Ao fim da reunião, Frei Gilvander Moreira disse estar, por um lado, comovido e por outro, indignado. “Ibirité tem um povo trabalhador e uma cultura belíssima; mas está acontecendo uma enorme injustiça socioambiental na cidade: uma elite com privilégios e o povo na miséria”, criticou. O representante da Comissão Pastoral da Terra conclamou os presentes a manterem sua organização para cobrarem das autoridades moradia digna para todos. “Queremos casas reconstruídas ou indenização justa; assistência da prefeitura às famílias; e ação conjunta dos governos federal e estadual para promover projetos de habitação para as família em Ibirité”, propôs.

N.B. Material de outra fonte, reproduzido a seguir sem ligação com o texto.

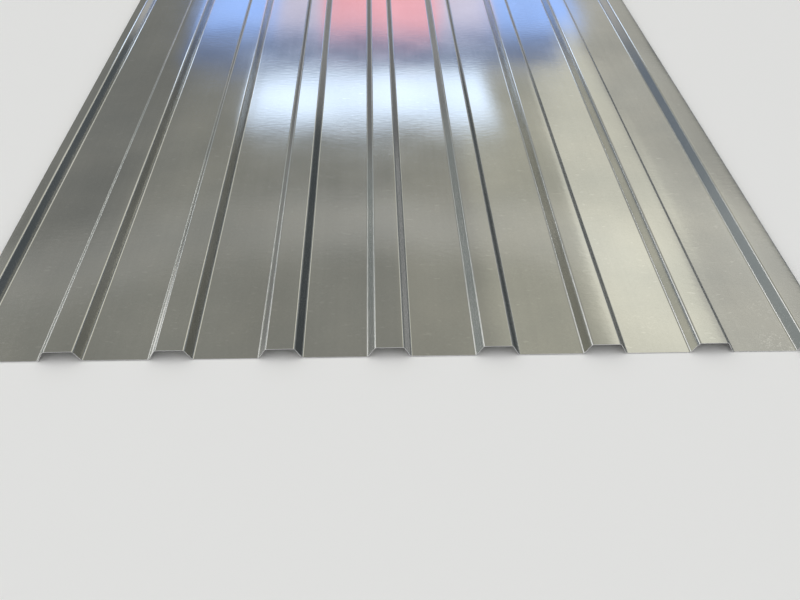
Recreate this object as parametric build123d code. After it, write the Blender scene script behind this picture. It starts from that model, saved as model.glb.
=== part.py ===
"""One roll-formed roofing sheet of galvanised steel, lying pans down on a level floor.

X runs across the ribs, Y along them and Z up. The origin is under the middle of the sheet.
The ribs are trapezoids with flat pans between them. The left edge is the under-lap: its rib is
cut off part of the way over the crest. The right edge is the over-lap: its rib is whole, with a
short lip that comes down over the neighbouring sheet.
"""
from build123d import *
from math import atan2, cos, sin, tan
import os

# Driving dimensions, in millimetres
sheet_length = 2000.0
gauge = 0.5
rib_pitch = 110.0
rib_count = 9
rib_height = 12.0        # from the top of a pan to the top of a crest
crest_width = 29.0       # flat top of a rib, from bend to bend
side_run = 7.2           # how far one side of a rib spreads between its crest and its foot
bend_radius = 2.5        # on the inside of every bend
underlap_width = 12.5    # what the left edge keeps of its rib's crest
lip_length = 7.5         # measured down the slope of the lip, from the crest's bend

# Worked out from them
side_angle = atan2(rib_height, side_run)
first_rib = -rib_pitch * (rib_count - 1) / 2
last_rib = -first_rib


def rib_side(lift):
    """Sideways distances from a rib's middle to its crest bend and its foot bend.

    They are those of the sheet's underside, or of its top side when lift is the gauge.
    """
    crest = crest_width / 2 + lift * tan(side_angle / 2)
    return crest, crest + side_run


def whole_rib(middle, lift):
    """The four bend corners of one rib, from its left foot to its right foot."""
    crest, foot = rib_side(lift)
    return [
        (middle - foot, lift),
        (middle - crest, rib_height + lift),
        (middle + crest, rib_height + lift),
        (middle + foot, lift),
    ]


def underlap_rib(lift):
    """The left edge: a square cut in the crest, then the rib's right side only."""
    cut = first_rib + crest_width / 2 - underlap_width
    return [(cut, rib_height + lift)] + whole_rib(first_rib, lift)[2:]


def overlap_rib(lift):
    """The right edge: a whole crest, and a lip cut off square to its own slope."""
    crest_end = last_rib + crest_width / 2
    lip_end = (
        crest_end + lip_length * cos(side_angle) + lift * sin(side_angle),
        rib_height - lip_length * sin(side_angle) + lift * cos(side_angle),
    )
    return whole_rib(last_rib, lift)[:3] + [lip_end]


def section_line(lift):
    """One side of the sheet in section, with every bend rounded about the same centre."""
    corners = underlap_rib(lift)
    for rib in range(1, rib_count - 1):
        corners += whole_rib(first_rib + rib * rib_pitch, lift)
    corners += overlap_rib(lift)
    crest_radius = bend_radius + lift
    foot_radius = bend_radius + gauge - lift
    radii = [crest_radius if height > lift else foot_radius for _, height in corners[1:-1]]
    return FilletPolyline(*corners, radius=radii)


def sheet_section():
    """The closed section: both sides of the steel and its two cut edges."""
    underside = section_line(0)
    topside = section_line(gauge)
    underlap_cut = Line(underside @ 0, topside @ 0)
    overlap_cut = Line(underside @ 1, topside @ 1)
    return make_face([*underside.edges(), overlap_cut, *topside.edges(), underlap_cut])


def corrugated_sheet():
    """The section drawn out to the sheet's length, with the origin under its middle."""
    sheet = extrude(Plane.XZ * sheet_section(), amount=sheet_length)
    middle = sheet.bounding_box().center()
    sheet = Pos(-middle.X, -middle.Y, 0) * sheet
    sheet.label = "corrugated_sheet"
    return sheet


os.makedirs("parts", exist_ok=True)
sheet = corrugated_sheet()
export_step(sheet, "parts/corrugated_sheet.step")
print("coil width before rolling:", round(sheet.volume / gauge / sheet_length, 1), "mm")
print("overall width:", round(sheet.bounding_box().size.X, 1), "mm")
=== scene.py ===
"""A roll-formed sheet of galvanised roofing steel, lying pans down on a pale studio floor.

X runs across the ribs, Y along them and Z up, in metres. The two sides of the steel are drawn a
gauge apart and joined along its edges, with the faint waves that rolling leaves in thin sheet.
"""
from math import atan2, cos, radians, sin, tan

import bmesh
import bpy
from mathutils import Matrix, Vector, noise


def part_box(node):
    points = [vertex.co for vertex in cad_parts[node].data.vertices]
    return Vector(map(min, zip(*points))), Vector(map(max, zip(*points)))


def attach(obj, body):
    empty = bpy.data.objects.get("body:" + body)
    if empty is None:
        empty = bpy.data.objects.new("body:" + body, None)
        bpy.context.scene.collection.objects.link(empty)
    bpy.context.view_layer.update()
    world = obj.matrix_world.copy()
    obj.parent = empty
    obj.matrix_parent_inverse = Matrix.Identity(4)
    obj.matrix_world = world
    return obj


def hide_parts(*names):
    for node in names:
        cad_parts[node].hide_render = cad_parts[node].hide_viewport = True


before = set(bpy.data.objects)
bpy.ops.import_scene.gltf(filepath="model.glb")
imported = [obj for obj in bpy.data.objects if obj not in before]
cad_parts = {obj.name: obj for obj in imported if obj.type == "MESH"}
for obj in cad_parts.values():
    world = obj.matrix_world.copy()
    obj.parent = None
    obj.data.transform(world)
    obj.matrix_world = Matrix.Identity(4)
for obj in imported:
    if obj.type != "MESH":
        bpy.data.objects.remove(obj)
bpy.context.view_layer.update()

# The rolled section, in metres
GAUGE = 0.0005
RIB_PITCH = 0.110
RIB_COUNT = 9
CREST_WIDTH = 0.029       # flat top of a rib, from bend to bend
SIDE_RUN = 0.0072         # how far one side of a rib spreads between its crest and its foot
BEND_RADIUS = 0.0025      # on the inside of every bend
UNDERLAP_WIDTH = 0.0125   # what the left edge keeps of its rib's crest
LIP_LENGTH = 0.0075       # measured down the slope of the lip

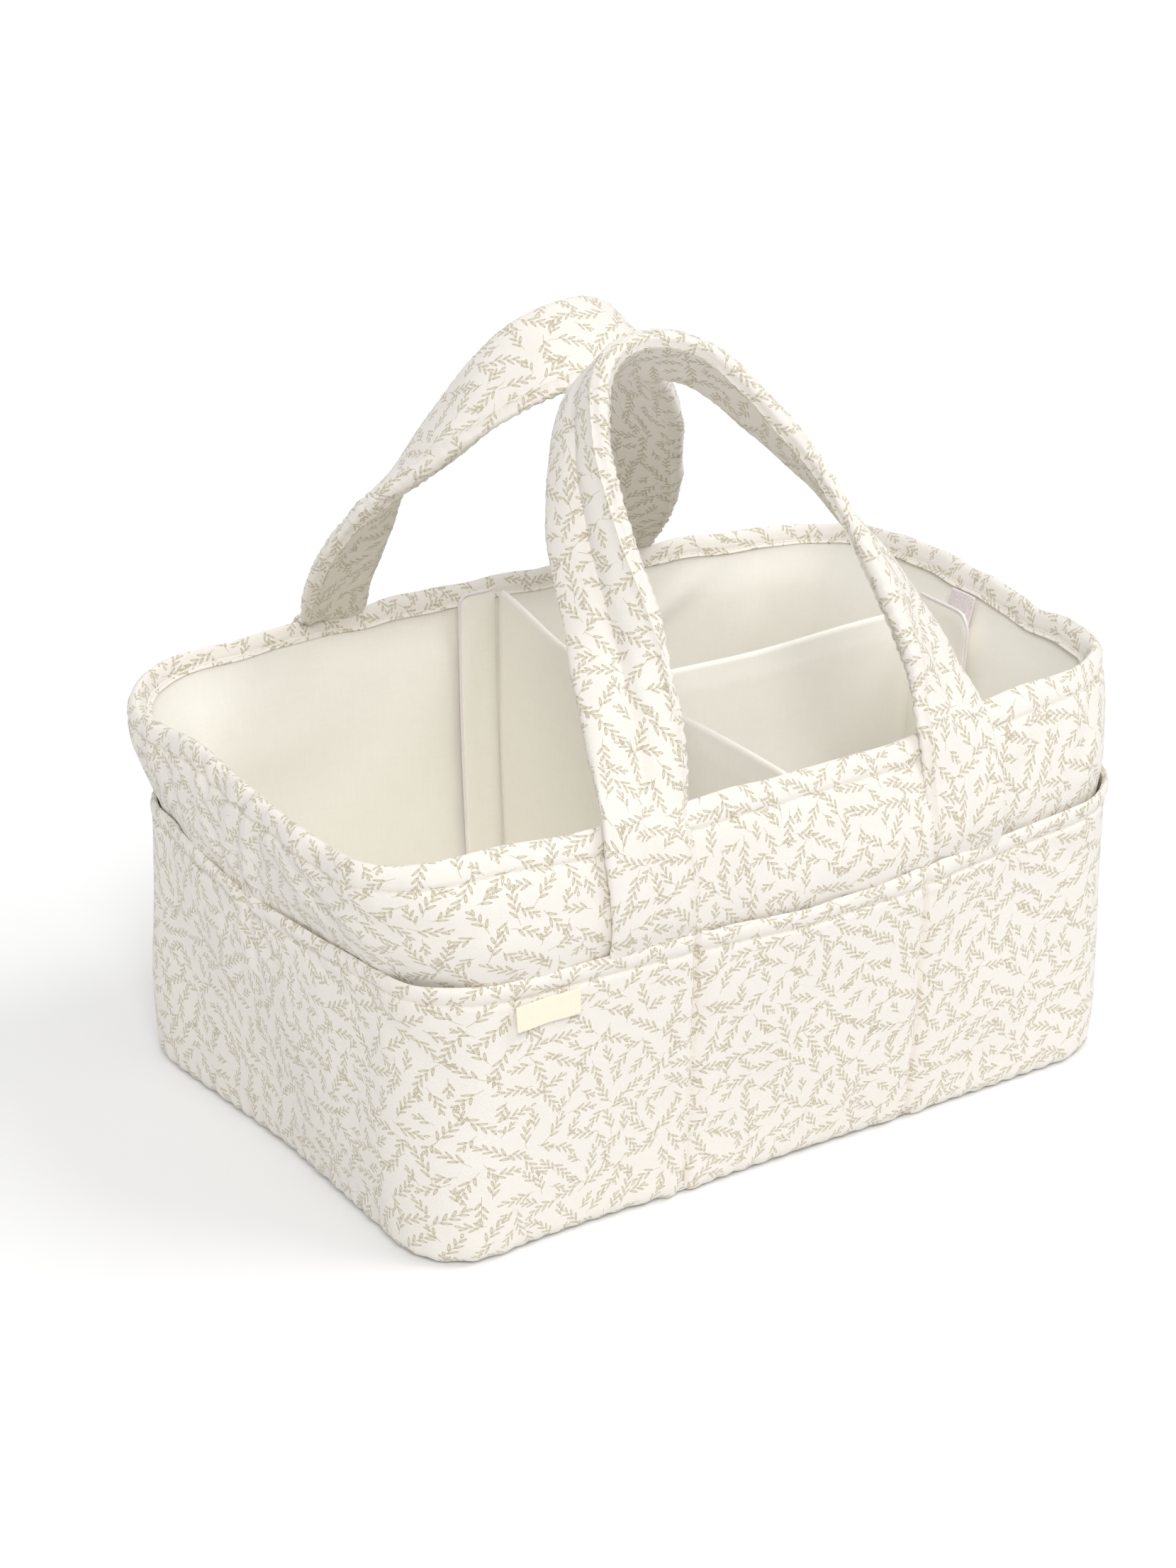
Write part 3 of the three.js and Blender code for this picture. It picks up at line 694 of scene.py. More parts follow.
def face_outwards(piece, weld=False):
    """Turns every face outward in edit mode, and joins points that fell together."""
    only(piece)
    bpy.ops.object.mode_set(mode="EDIT")
    bpy.ops.mesh.select_all(action="SELECT")
    if weld:
        bpy.ops.mesh.remove_doubles(threshold=WELD_DISTANCE)
    bpy.ops.mesh.normals_make_consistent(inside=False)
    bpy.ops.object.mode_set(mode="OBJECT")


def points_of(piece):
    """The places of a piece's points, as an array."""
    places = np.empty(len(piece.data.vertices) * 3)
    piece.data.vertices.foreach_get("co", places)
    return places.reshape(-1, 3)


def map_flat(piece, flat):
    """Writes the flat place of each point as the piece's UV map."""
    while piece.data.uv_layers:
        piece.data.uv_layers.remove(piece.data.uv_layers[0])
    corners = np.empty(len(piece.data.loops), int)
    piece.data.loops.foreach_get("vertex_index", corners)
    layer = piece.data.uv_layers.new(name="flat")
    layer.uv.foreach_set("vector", flat[corners, :2].astype(np.float32).ravel())


def thicken(piece, thickness):
    """Gives a single cloth its thickness with Solidify."""
    only(piece)
    solidify = piece.modifiers.new("thickness", "SOLIDIFY")
    solidify.thickness = thickness
    solidify.offset = -1.0
    solidify.use_even_offset = True
    bpy.ops.object.modifier_apply(modifier=solidify.name)
    return piece


def finish_piece(piece, material, body, replaced=()):
    """Shades a piece smooth, gives it its material, and lets it ride on its body."""
    only(piece)
    bpy.ops.object.shade_smooth_by_angle(angle=SMOOTH_ANGLE)
    piece.data.materials.clear()
    piece.data.materials.append(material)
    if body:
        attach(piece, body)
    if replaced:
        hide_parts(*replaced)
    print(piece.name, "has", len(piece.data.polygons), "faces")
    return piece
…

Deputado propõe providências
O deputado Leleco Pimentel anunciou que solicitará aos órgãos competentes a retirada imediata dos moradores desse quadrante e o reassentamento digno, além do pagamento do aluguel social, reajustado em 100%.
Diante dos depoimentos, ele destacou que a comissão atendia ao legítimo grito de socorro das comunidades que ocuparam o espaço há quase 50 anos. “A MRS chantageia moradores, paga indenizações irrisórias, ameaça, mente ao dizer que eles estão em área de risco”, condenou.
O deputado anunciou a elaboração de requerimentos de providências, a serem aprovados na próxima reunião da comissão. Será promovida outra audiência sobre o conflito dos moradores dos Bairros Jardim Ibirité e Morada da Serra com a MRS, na Assembleia Legislativa, com a participação dos representantes da empresa, do prefeito de Ibirité e de outras autoridades.
Também dará conhecimento da situação ao Ministério Público, à Defensoria Pública e ao Tribunal de Justiça de Minas Gerais. A esse último, a comissão deve aprovar uma visita para se discutir uma forma de tratar judicialmente das ocupações de uma forma coletiva, e não caso a caso.
Leleco Pimentel ainda propôs a oferta de recursos de emendas parlamentares à Prefeitura de Ibirité, para que promova programas de habitação. “Vamos conversar com o Ministério das Cidades para tentar trazer o Minha Casa Minha Vida para o município”, anunciou.